Given information>
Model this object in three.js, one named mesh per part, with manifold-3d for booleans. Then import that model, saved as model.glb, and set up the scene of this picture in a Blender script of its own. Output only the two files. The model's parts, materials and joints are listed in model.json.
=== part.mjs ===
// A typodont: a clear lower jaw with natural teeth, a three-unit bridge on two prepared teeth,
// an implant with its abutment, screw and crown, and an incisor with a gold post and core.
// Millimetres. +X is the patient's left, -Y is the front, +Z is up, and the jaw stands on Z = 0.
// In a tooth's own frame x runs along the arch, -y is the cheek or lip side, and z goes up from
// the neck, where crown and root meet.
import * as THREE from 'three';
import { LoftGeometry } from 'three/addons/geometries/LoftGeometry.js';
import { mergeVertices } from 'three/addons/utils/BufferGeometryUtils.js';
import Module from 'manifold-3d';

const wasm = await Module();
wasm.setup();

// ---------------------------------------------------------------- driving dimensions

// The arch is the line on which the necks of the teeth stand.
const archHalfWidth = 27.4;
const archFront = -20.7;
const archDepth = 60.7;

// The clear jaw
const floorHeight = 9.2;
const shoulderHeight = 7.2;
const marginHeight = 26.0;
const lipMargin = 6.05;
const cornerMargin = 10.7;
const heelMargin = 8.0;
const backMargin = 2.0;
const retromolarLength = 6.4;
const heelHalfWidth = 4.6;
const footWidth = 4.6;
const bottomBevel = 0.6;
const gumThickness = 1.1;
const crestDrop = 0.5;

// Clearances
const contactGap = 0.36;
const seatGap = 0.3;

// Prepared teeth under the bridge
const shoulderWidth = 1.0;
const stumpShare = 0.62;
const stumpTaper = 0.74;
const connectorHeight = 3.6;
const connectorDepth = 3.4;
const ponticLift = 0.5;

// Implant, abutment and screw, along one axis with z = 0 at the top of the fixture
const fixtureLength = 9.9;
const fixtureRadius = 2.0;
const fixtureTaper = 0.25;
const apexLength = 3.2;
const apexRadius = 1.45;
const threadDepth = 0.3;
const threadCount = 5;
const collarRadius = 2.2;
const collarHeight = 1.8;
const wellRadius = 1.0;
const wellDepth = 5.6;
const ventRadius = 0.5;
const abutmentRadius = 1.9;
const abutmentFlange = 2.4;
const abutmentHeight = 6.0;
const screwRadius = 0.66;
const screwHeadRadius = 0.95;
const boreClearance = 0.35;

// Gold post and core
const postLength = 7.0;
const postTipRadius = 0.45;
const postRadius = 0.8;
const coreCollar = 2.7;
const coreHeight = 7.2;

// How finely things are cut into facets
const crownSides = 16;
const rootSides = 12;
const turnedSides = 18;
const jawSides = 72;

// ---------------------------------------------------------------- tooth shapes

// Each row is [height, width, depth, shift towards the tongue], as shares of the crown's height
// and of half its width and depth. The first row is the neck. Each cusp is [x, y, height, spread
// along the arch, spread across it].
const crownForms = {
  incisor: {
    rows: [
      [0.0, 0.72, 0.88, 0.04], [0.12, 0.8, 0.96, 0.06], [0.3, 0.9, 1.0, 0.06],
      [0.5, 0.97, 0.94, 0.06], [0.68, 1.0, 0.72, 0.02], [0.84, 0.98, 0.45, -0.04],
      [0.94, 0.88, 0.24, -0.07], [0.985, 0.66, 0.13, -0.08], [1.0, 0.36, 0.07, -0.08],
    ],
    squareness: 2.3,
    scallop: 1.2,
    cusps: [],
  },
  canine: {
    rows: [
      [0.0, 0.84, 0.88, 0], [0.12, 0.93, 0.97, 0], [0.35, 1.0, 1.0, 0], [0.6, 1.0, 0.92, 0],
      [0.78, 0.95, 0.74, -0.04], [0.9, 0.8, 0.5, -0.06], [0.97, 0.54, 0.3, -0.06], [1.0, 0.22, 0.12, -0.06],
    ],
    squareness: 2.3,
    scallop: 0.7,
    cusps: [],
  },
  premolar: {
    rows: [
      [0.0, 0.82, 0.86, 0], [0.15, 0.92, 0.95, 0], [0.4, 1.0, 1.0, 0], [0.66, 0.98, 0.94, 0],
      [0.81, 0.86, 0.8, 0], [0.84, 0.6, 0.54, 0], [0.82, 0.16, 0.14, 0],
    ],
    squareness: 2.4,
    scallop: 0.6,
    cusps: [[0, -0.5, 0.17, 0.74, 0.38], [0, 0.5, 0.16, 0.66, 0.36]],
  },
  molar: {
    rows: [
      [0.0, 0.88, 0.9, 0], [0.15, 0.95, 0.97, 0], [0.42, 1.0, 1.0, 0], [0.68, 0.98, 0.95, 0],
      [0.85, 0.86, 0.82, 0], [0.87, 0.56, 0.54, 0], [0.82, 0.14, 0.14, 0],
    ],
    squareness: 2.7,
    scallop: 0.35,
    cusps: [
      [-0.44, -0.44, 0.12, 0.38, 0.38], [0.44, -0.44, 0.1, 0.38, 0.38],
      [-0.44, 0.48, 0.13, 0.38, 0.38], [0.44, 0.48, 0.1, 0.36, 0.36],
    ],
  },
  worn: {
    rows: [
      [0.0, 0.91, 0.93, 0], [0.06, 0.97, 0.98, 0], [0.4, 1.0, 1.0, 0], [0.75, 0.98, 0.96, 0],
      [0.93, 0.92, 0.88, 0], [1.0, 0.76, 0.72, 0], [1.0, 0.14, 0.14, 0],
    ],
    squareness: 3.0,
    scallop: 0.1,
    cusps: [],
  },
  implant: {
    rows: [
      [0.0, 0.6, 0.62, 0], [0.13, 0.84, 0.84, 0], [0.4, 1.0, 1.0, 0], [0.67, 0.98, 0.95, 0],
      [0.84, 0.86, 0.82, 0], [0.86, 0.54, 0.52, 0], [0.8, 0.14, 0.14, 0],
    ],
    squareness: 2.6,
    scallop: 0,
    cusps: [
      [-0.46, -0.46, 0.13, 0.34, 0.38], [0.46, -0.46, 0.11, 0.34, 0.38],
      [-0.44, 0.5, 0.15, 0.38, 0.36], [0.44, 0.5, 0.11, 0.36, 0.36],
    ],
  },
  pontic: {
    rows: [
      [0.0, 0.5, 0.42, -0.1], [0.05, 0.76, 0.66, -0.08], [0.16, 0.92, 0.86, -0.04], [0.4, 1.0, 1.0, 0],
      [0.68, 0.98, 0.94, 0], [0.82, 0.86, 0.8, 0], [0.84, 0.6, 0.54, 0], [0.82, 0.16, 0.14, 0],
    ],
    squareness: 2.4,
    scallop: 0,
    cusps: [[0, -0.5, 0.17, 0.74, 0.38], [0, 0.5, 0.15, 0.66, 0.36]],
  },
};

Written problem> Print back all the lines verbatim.

Solution to this problem>
Model this object in three.js, one named mesh per part, with manifold-3d for booleans. Then import that model, saved as model.glb, and set up the scene of this picture in a Blender script of its own. Output only the two files. The model's parts, materials and joints are listed in model.json.
=== part.mjs ===
// A typodont: a clear lower jaw with natural teeth, a three-unit bridge on two prepared teeth,
// an implant with its abutment, screw and crown, and an incisor with a gold post and core.
// Millimetres. +X is the patient's left, -Y is the front, +Z is up, and the jaw stands on Z = 0.
// In a tooth's own frame x runs along the arch, -y is the cheek or lip side, and z goes up from
// the neck, where crown and root meet.
import * as THREE from 'three';
import { LoftGeometry } from 'three/addons/geometries/LoftGeometry.js';
import { mergeVertices } from 'three/addons/utils/BufferGeometryUtils.js';
import Module from 'manifold-3d';

const wasm = await Module();
wasm.setup();

// ---------------------------------------------------------------- driving dimensions

// The arch is the line on which the necks of the teeth stand.
const archHalfWidth = 27.4;
const archFront = -20.7;
const archDepth = 60.7;

// The clear jaw
const floorHeight = 9.2;
const shoulderHeight = 7.2;
const marginHeight = 26.0;
const lipMargin = 6.05;
const cornerMargin = 10.7;
const heelMargin = 8.0;
const backMargin = 2.0;
const retromolarLength = 6.4;
const heelHalfWidth = 4.6;
const footWidth = 4.6;
const bottomBevel = 0.6;
const gumThickness = 1.1;
const crestDrop = 0.5;

// Clearances
const contactGap = 0.36;
const seatGap = 0.3;

// Prepared teeth under the bridge
const shoulderWidth = 1.0;
const stumpShare = 0.62;
const stumpTaper = 0.74;
const connectorHeight = 3.6;
const connectorDepth = 3.4;
const ponticLift = 0.5;

// Implant, abutment and screw, along one axis with z = 0 at the top of the fixture
const fixtureLength = 9.9;
const fixtureRadius = 2.0;
const fixtureTaper = 0.25;
const apexLength = 3.2;
const apexRadius = 1.45;
const threadDepth = 0.3;
const threadCount = 5;
const collarRadius = 2.2;
const collarHeight = 1.8;
const wellRadius = 1.0;
const wellDepth = 5.6;
const ventRadius = 0.5;
const abutmentRadius = 1.9;
const abutmentFlange = 2.4;
const abutmentHeight = 6.0;
const screwRadius = 0.66;
const screwHeadRadius = 0.95;
const boreClearance = 0.35;

// Gold post and core
const postLength = 7.0;
const postTipRadius = 0.45;
const postRadius = 0.8;
const coreCollar = 2.7;
const coreHeight = 7.2;

// How finely things are cut into facets
const crownSides = 16;
const rootSides = 12;
const turnedSides = 18;
const jawSides = 72;

// ---------------------------------------------------------------- tooth shapes

// Each row is [height, width, depth, shift towards the tongue], as shares of the crown's height
// and of half its width and depth. The first row is the neck. Each cusp is [x, y, height, spread
// along the arch, spread across it].
const crownForms = {
  incisor: {
    rows: [
      [0.0, 0.72, 0.88, 0.04], [0.12, 0.8, 0.96, 0.06], [0.3, 0.9, 1.0, 0.06],
      [0.5, 0.97, 0.94, 0.06], [0.68, 1.0, 0.72, 0.02], [0.84, 0.98, 0.45, -0.04],
      [0.94, 0.88, 0.24, -0.07], [0.985, 0.66, 0.13, -0.08], [1.0, 0.36, 0.07, -0.08],
    ],
    squareness: 2.3,
    scallop: 1.2,
    cusps: [],
  },
  canine: {
    rows: [
      [0.0, 0.84, 0.88, 0], [0.12, 0.93, 0.97, 0], [0.35, 1.0, 1.0, 0], [0.6, 1.0, 0.92, 0],
      [0.78, 0.95, 0.74, -0.04], [0.9, 0.8, 0.5, -0.06], [0.97, 0.54, 0.3, -0.06], [1.0, 0.22, 0.12, -0.06],
    ],
    squareness: 2.3,
    scallop: 0.7,
    cusps: [],
  },
  premolar: {
    rows: [
      [0.0, 0.82, 0.86, 0], [0.15, 0.92, 0.95, 0], [0.4, 1.0, 1.0, 0], [0.66, 0.98, 0.94, 0],
      [0.81, 0.86, 0.8, 0], [0.84, 0.6, 0.54, 0], [0.82, 0.16, 0.14, 0],
    ],
    squareness: 2.4,
    scallop: 0.6,
    cusps: [[0, -0.5, 0.17, 0.74, 0.38], [0, 0.5, 0.16, 0.66, 0.36]],
  },
  molar: {
    rows: [
      [0.0, 0.88, 0.9, 0], [0.15, 0.95, 0.97, 0], [0.42, 1.0, 1.0, 0], [0.68, 0.98, 0.95, 0],
      [0.85, 0.86, 0.82, 0], [0.87, 0.56, 0.54, 0], [0.82, 0.14, 0.14, 0],
    ],
    squareness: 2.7,
    scallop: 0.35,
    cusps: [
      [-0.44, -0.44, 0.12, 0.38, 0.38], [0.44, -0.44, 0.1, 0.38, 0.38],
      [-0.44, 0.48, 0.13, 0.38, 0.38], [0.44, 0.48, 0.1, 0.36, 0.36],
    ],
  },
  worn: {
    rows: [
      [0.0, 0.91, 0.93, 0], [0.06, 0.97, 0.98, 0], [0.4, 1.0, 1.0, 0], [0.75, 0.98, 0.96, 0],
      [0.93, 0.92, 0.88, 0], [1.0, 0.76, 0.72, 0], [1.0, 0.14, 0.14, 0],
    ],
    squareness: 3.0,
    scallop: 0.1,
    cusps: [],
  },
  implant: {
    rows: [
      [0.0, 0.6, 0.62, 0], [0.13, 0.84, 0.84, 0], [0.4, 1.0, 1.0, 0], [0.67, 0.98, 0.95, 0],
      [0.84, 0.86, 0.82, 0], [0.86, 0.54, 0.52, 0], [0.8, 0.14, 0.14, 0],
    ],
    squareness: 2.6,
    scallop: 0,
    cusps: [
      [-0.46, -0.46, 0.13, 0.34, 0.38], [0.46, -0.46, 0.11, 0.34, 0.38],
      [-0.44, 0.5, 0.15, 0.38, 0.36], [0.44, 0.5, 0.11, 0.36, 0.36],
    ],
  },
  pontic: {
    rows: [
      [0.0, 0.5, 0.42, -0.1], [0.05, 0.76, 0.66, -0.08], [0.16, 0.92, 0.86, -0.04], [0.4, 1.0, 1.0, 0],
      [0.68, 0.98, 0.94, 0], [0.82, 0.86, 0.8, 0], [0.84, 0.6, 0.54, 0], [0.82, 0.16, 0.14, 0],
    ],
    squareness: 2.4,
    scallop: 0,
    cusps: [[0, -0.5, 0.17, 0.74, 0.38], [0, 0.5, 0.15, 0.66, 0.36]],
  },
};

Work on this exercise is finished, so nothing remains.